Bicycling Leads All Sports in Genitourinary Injuries

VANCOUVER—Bicycle riding accounts for more genitourinary (GU) injuries in the U.S. than any other sport, with children suffering 10 times as many bike-related injuries as adults, researchers reported at the 33rd Congress of the Societé Internationale d’Urologie.

Those are among the findings of a review of information in the National Electronic Injury Surveillance System (NEISS) from 2002-2010. NEISS is a national probability sample of hospitals in the U.S. and its territories.
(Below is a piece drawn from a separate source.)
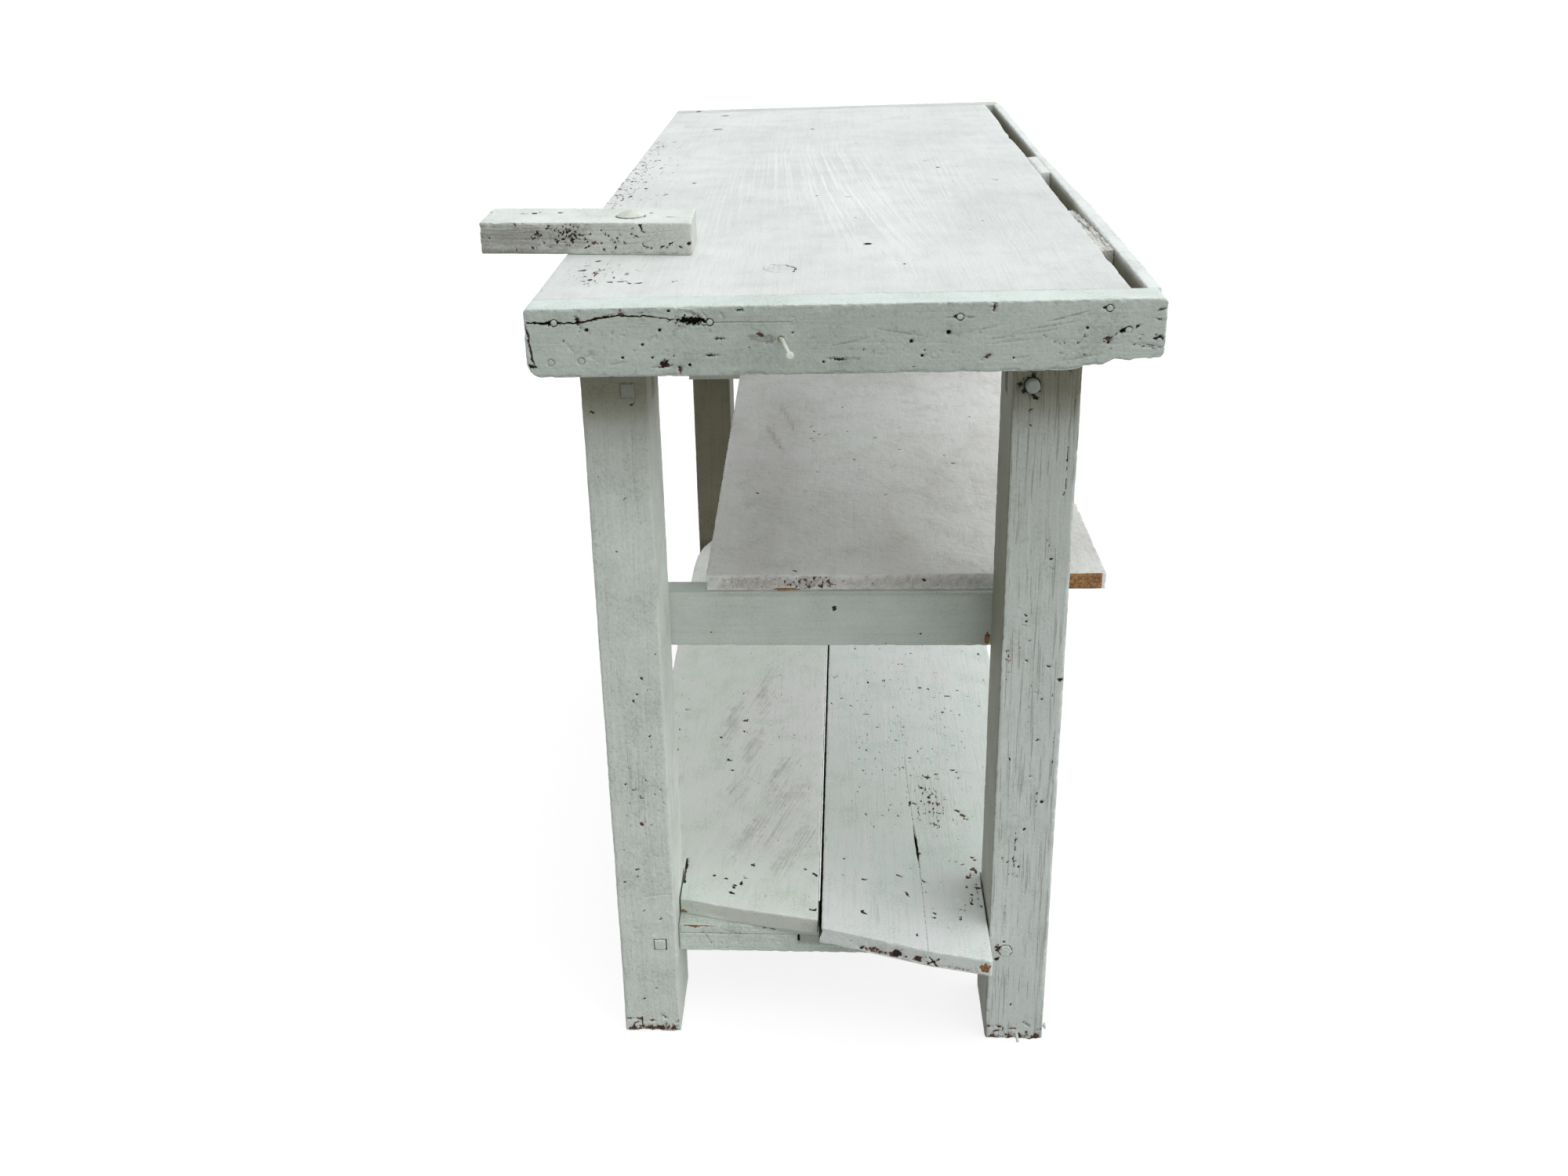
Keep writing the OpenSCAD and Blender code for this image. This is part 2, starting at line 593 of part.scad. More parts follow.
crack_line = [
    [-260, 828], [-226, 827], [-207, 827.2], [-191, 830.6], [-174, 832.4], [-148, 832], [-120, 828.6], [-96, 826.6]
];
module end_cap_near() color(paint) bench() difference() {
    prism_x(-cap_t, 0) difference() {
        cap_outline();
        polygon([
            [203, cap_z - 1], [209, cap_z + 3], [217, cap_z + 4.5], [224, cap_z + 4], [232, cap_z + cap_worn],
            [246, cap_z + cap_worn - 1], [254, cap_z + cap_worn + 0.5], [262, cap_z + cap_worn],
            [rail_out - 4, cap_z + cap_worn + 1.5], [rail_out + 1, cap_z + cap_worn + 6], [rail_out + 1, cap_z - 1]
        ]);
    }
    cap_nail_holes();
    translate([0, 0, bench_h - 840]) {
        prism_x(-crack_depth, 1) polygon(band(crack_line, crack_gap));
        prism_x(-crack_depth - 3, 1) polygon([
            [-121, 828.4], [-117, 830.2], [-104, 829.4], [-99, 828], [-100, 825.4], [-115, 825.2]
        ]);
        prism_x(-3, 1) polygon([[-244, 823], [-242.6, 823], [-238, 800], [-236.5, 797], [-239, 798]]);
    }
    for (p = [[-199.4, 821, 3.6], [98.4, 814, 4.2], [238.2, 812.4, 4.8], [-138, 820, 3], [-130, 836, 3]])
        translate([-9, p[0], p[1] - 840 + bench_h]) rotate([0, 90, 0]) cylinder(d = p[2], h = 10, $fn = 24);
    translate([-30, -40, bench_h - 29]) rotate([0, 90, 0]) cylinder(d = 3.2 + 2 * nail_play, h = 31);
    chip([0, -237, cap_z + 10], [4, 12, 8], [10, 25, 20]);
    chip([0, -134.7, cap_z + 10], [5, 9, 6], [45, 20, 10]);
}
module end_cap_far() color(paint) bench() difference() {
    prism_x(far_x, far_x + cap_t) cap_outline();
    to_far_cap() cap_nail_holes();
}

// Tool rail behind the slots.
module tool_rail() color(paint) bench() difference() {
    prism_z(cap_z, bench_h) polygon(concat(
        [[far_x + cap_t, rail_in], [-cap_t, rail_in]],
        [for (p = rail_bow) [-cap_t - p[0] * rail_len, rail_out + p[1]]]
    ));
    at_rail_nails() rail_nail_hole();
    cap_nail_holes();
    to_far_cap() cap_nail_holes();
}

// Rough spacer: its top is split off, deep at its far end and hardly at the near one, and splintered.
// Each step is the share of the length from the far end and the share of the drop that is gone there.
rough_steps = [
    [0, 1], [0.04, 0.78], [0.1, 0.9], [0.16, 0.62], [0.22, 0.8], [0.27, 0.55], [0.33, 0.68], [0.38, 0.42],
    [0.45, 0.55], [0.5, 0.3], [0.56, 0.42], [0.62, 0.2], [0.69, 0.31], [0.75, 0.12], [0.82, 0.21], [0.88, 0.08],
    [0.94, 0.14], [1, 0.06]
];
module spacer_rough() color(wood) bench() difference() {
    prism_y(slab_b, rail_in) translate([-x_mid, bench_h]) polygon(concat(
        [[rough_len, -top_t], [0, -top_t]],
        [for (p = rough_steps) [p[0] * rough_len, -p[1] * rough_drop]]
    ));
    chip([-x_mid + 30, rail_in, bench_h - 3], [90, 8, 9], [24, 3, 2]);
    chip([-x_mid + 96, slab_b, bench_h - rough_drop], [46, 4, 6], [30, 3, 4]);
    chip([-x_mid + 150, rail_in, bench_h - 1], [70, 4, 5], [35, 2, 2]);
    at_rail_nails() rail_nail_hole();
}
module spacer_flush() color(paint) bench() difference() {
    prism_y(slab_b, rail_in) translate([-x_last, cap_z]) square([flush_len, top_t]);
    at_rail_nails() rail_nail_hole();
}

// Pegs, in both ends.
module both_ends() {
    near_end() children();
    far_end() children();
}
module pegs_upper_square() color(paint_dark) bench() both_ends() at_peg(-1, peg_z)
    translate([-0.6, -square_peg / 2, -square_peg / 2]) cube([peg_len + 0.6, square_peg, square_peg]);
module pegs_upper_round() color(paint_dark) bench() both_ends() at_peg(1, peg_z)
    translate([-peg_proud, 0, 0]) rotate([0, 90, 0]) cylinder(d = round_peg, h = peg_len + peg_proud);
module pegs_lower_square() color(paint_dark) bench() both_ends() at_peg(-1, low_peg_z)
    translate([-1.2, -low_peg / 2, -low_peg / 2]) cube([peg_len + 1.2, low_peg, low_peg]);
module pegs_lower_hex() color(paint_dark) bench() both_ends() at_peg(1, low_peg_z)
    translate([-1.2, 0, 0]) rotate([0, 90, 0]) cylinder(r = low_peg / 2 / cos(30), h = peg_len + 1.2, $fn = 6);

// Nails.
module cap_nails_near() color(steel) bench() cap_nails();
module cap_nails_far() color(steel) bench() to_far_cap() cap_nails();
module rail_nails() color(steel) bench() at_rail_nails() rail_nail();
module slab_nails() color(steel) bench() at_slab_nails() slab_nail();
module slab_plugs() color(wood) bench() at_plugs() cylinder(d = plug_d, h = 11.6);
module bearer_nails() color(steel) bench() both_ends() at_bearer_nails() bearer_nail();
module plank_nails() color(steel) bench() at_plank_nails() plank_nail();

// The nail that was left standing in the near cap and hammered over.
module bent_nail() color(steel) bench() translate([0, -40, bench_h - 29]) {
    rod([-30, 0, 0], [7.6, 0, 0], 3.2);
    rod([6.2, -0.4, 0.4], [bent_tip - 2.4, 6.2, -7.6], 3.2);
    rod([bent_tip - 3, 5.7, -7], [bent_tip - 0.3, 9.9, -13.4], 3.2);
    rod([bent_tip - 0.6, 9.4, -12.7], [bent_tip, 10.4, -14.2], bent_head);
}

// Two nails left in the foot of the near back leg.
module foot_nail_holes() {
    translate([-near_over - 8, leg_out, 14]) rotate([0, 0, 90])
        translate([-20, 0, 0]) rotate([0, 90, 0]) cylinder(d = 3.2 + 2 * nail_play, h = 22);
    translate([-near_over - 20, leg_in + 34, 9]) rotate([0, 90, 0]) cylinder(d = 3.2 + 2 * nail_play, h = 22);
}
module foot_nails() color(steel) bench() {
    translate([-near_over - 8, leg_out, 14]) rotate([0, 0, 90]) translate([3.6, 0, 0]) nail(6.8, 1.6, 3.2, 23.6);
    translate([-near_over - 20, leg_in + 34, 9]) {
        rotate([0, 90, 0]) cylinder(d = 3.2, h = 24);
        rod([22.8, -0.3, 0.7], [28, 1, -4.6], 3.2);
    }
}

// Swing bar in its own coordinates: the bolt is at 0, the long arm points to the front.
// Its ends are sawn askew; x runs across the bar and y0 is the end on the bolt's own line.
function end_y(x, y0) = y0 + x * tan(end_skew);
module at_bolt() translate([-bolt_back, -bolt_front, 0]) rotate([0, 0, -bar_angle]) children();
module swing_bar() color(paint) bench() at_bolt() difference() {
    intersection() {
        prism_y(-long_arm - bar_far, bar_short + bar_near)
            bevelled([-bar_far, bench_h], [bar_near, bench_h + bar_h], bar_bevel);
        prism_z(bench_h - 1, bench_h + bar_h + 1) polygon([
            [bar_near, end_y(bar_near, -long_arm)], [bar_near, end_y(bar_near, bar_short)],
            [-bar_far, end_y(-bar_far, bar_short)], [-bar_far, end_y(-cut_far, -long_arm) + bar_cut],
            [-cut_far, end_y(-cut_far, -long_arm)]
        ]);
    }
    translate([0, 0, bench_h - 1]) cylinder(d = bolt_d + 2 * bolt_play, h = bar_h + 2);
    translate([-bolt_d / 2 - bolt_play, -bolt_d / 2 - bolt_play, bench_h + bar_h - 6])
        cube([bolt_d + 2 * bolt_play, bolt_d + 2 * bolt_play, 7]);
    chip([bar_near, end_y(bar_near, -long_arm), bench_h + bar_h], [5, 5, 5], [40, 35, 45]);
    chip([bar_near, -long_arm + 72, bench_h + bar_h], [3, 22, 3], [0, 45, 3]);
}
dome_r = (head_d * head_d / 4 + head_rise * head_rise) / (2 * head_rise);
module carriage_bolt() color(steel) bench() at_bolt() {
    intersection() {
        translate([0, 0, bench_h + bar_h + head_rise - dome_r]) sphere(r = dome_r, $fn = 96);
        translate([0, 0, bench_h + bar_h]) cylinder(d = head_d + 4, h = head_rise + 4);
    }
    translate([-bolt_d / 2, -bolt_d / 2, bench_h + bar_h - 6]) cube([bolt_d, bolt_d, 6 + eps]);
    translate([0, 0, cap_z - washer_t - nut_h - 6]) cylinder(d = bolt_d, h = top_t + bar_h + washer_t + nut_h + 6);
}
module bolt_washer() color(steel) bench() at_bolt() translate([0, 0, cap_z - washer_t]) difference() {
    cylinder(d = washer_d, h = washer_t);
    translate([0, 0, -1]) cylinder(d = bolt_d + 2 * run_play, h = washer_t + 2);
}
module bolt_nut() color(steel) bench() at_bolt() translate([0, 0, cap_z - washer_t - nut_h]) difference() {
    cylinder(r = nut_w / 2 / cos(30), h = nut_h, $fn = 6);
    translate([0, 0, -1]) cylinder(d = bolt_d + 2 * bolt_play, h = nut_h + 2);
}

top_slab();
end_cap_near();
end_cap_far();
tool_rail();
spacer_rough();
spacer_flush();
leg_front_near();
leg_back_near();
leg_front_far();
leg_back_far();
upper_rail_near();
upper_rail_far();
lower_rail_near();
lower_rail_far();
shelf_bearer_near();
shelf_bearer_far();
shelf_board();
plank_front();
plank_back();
pegs_upper_square();
pegs_upper_round();
pegs_lower_square();
pegs_lower_hex();
cap_nails_near();
cap_nails_far();
rail_nails();
slab_nails();
slab_plugs();
bearer_nails();
plank_nails();
bent_nail();
foot_nails();
swing_bar();
carriage_bolt();
bolt_washer();
bolt_nut();
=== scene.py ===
import bpy
import math
import numpy as np
from mathutils import Matrix, Vector


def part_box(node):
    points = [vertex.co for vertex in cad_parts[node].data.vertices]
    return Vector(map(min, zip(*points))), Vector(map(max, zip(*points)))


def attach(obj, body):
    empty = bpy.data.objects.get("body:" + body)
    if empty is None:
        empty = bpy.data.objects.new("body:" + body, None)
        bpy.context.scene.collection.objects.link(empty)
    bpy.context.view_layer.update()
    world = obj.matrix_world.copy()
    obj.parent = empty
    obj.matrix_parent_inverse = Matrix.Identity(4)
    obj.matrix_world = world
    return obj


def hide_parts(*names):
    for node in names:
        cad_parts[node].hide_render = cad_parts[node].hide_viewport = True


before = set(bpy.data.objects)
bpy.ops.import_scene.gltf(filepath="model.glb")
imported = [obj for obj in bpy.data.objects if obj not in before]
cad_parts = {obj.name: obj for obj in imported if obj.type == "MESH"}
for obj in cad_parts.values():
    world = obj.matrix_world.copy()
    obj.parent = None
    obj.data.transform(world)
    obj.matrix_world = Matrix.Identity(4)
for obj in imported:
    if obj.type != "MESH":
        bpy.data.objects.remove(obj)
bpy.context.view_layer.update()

# All places here are bench millimetres: x is 0 at the face of the near cap and runs negative along
# the bench, y is 0 midway between the legs, z is 0 on the floor. SHIFT takes them to the frame.
slab_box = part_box("top_slab")
SHIFT = np.array([
    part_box("end_cap_near")[1].x * 1000.0,
    (slab_box[0].y + slab_box[1].y) * 500.0,
    0.0,
])


def corners(node):
    """The corners of a CAD node's box, in bench millimetres."""
    low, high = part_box(node)
    return np.array(low) * 1000.0 - SHIFT, np.array(high) * 1000.0 - SHIFT


SLAB_LOW, SLAB_HIGH = corners("top_slab")
CAP_LOW, CAP_HIGH = corners("end_cap_near")
LEG_LOW, LEG_HIGH = corners("leg_back_near")
FAR_LEG_LOW, FAR_LEG_HIGH = corners("leg_back_far")
# the working surface, the underside of the top, and the thickness of a cap
BENCH, CAP_Z, CAP_T = SLAB_HIGH[2], SLAB_LOW[2], -CAP_LOW[0]
# the front end of a cap, the two sides of the tool rail, and the far end of the top
CAP_F, RAIL_IN, RAIL_OUT = CAP_LOW[1], corners("tool_rail")[0][1], CAP_HIGH[1]
FAR_X = corners("end_cap_far")[0][0]
# the inner and outer side of a leg, the two faces of a near leg, and those of a far leg
LEG_IN, LEG_OUT = LEG_LOW[1], LEG_HIGH[1]
NEAR_BACK, NEAR_X = LEG_LOW[0], LEG_HIGH[0]
FAR_END, FAR_FRONT = FAR_LEG_LOW[0], FAR_LEG_HIGH[0]
# the undersides of the shelf and of the planks
SHELF_Z = corners("shelf_bearer_near")[1][2]
PLANK_Z = corners("lower_rail_near")[1][2]
# the tenon pegs, the middle of the mortises behind a leg's end face, and the mortises' open ends
PEG_Y, PEG_Z, LOW_PEG_Z = LEG_IN + 18.0, BENCH - 104.0, PLANK_Z - 10.0
MORTISE_BACK, MORTISE_HALF, MORTISE_Z = 48.0, 6.8, (717, 741)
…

NEISS is run by the United States Consumer Product Safety Commission and includes data from a sampling of American hospitals on every emergency department visit involving an injury associated with consumer products.

Benjamin Breyer, MD, of the Department of Urology at the University of California San Francisco, dug through thousands of line items in the NEISS to find bike-related GU injuries, identifying a total of 1,627. These included any type of fall from a bike, a bike rider colliding with an object other than his/her bike or the ground, and a person striking a part of his/her bike to produce injury. Overlapping injuries could happen: That is, one incident could produce more than one type of injury.

Collisions accounted for about 70% of the injuries. Sixty-one percent of the injured individuals were male. Furthermore, 12.1% were adult hospital inpatients and 6.6% were pediatric hospital inpatients, indicating adults were more likely to be hospitalized.

Dr. Breyer calculated from these data that there were 53 and 448 bike-related GU injuries/100,000 person-years in adults and children, respectively, in 2002-2010.

“I bet parents have a lower threshold to seek attention for their child, and also pediatric injuries appeared less severe, because children had fewer kidney injuries and fewer admissions,” Dr. Breyer said in explaining the disparities in rates.

He calculated that this translated into a total of more than 43,200 such injuries across the U.S. in that time period. This is significantly higher than the total for all other sports-related GU injuries combined, including swimming (the sport associated with the second-highest total of GU injuries), football, basketball, soccer, skiing/snowboarding, and sports involving vehicles.

Children were most likely to have injuries of the female external genitalia, scrotum/testes, or penis. Adults were more likely to have injuries of the scrotum/testes. The urethra and kidneys were also injured in many patients, with adults being more likely than kids to have a kidney injury.

The top tube was responsible for the largest portion of injuries—about 50% in both adults and children. Handle bars caused the second-largest proportion of injuries.

Dr. Breyer and his colleagues now are exploring ways to promote injury prevention and are also examining what bicycle-related injuries occur to the rest of the body.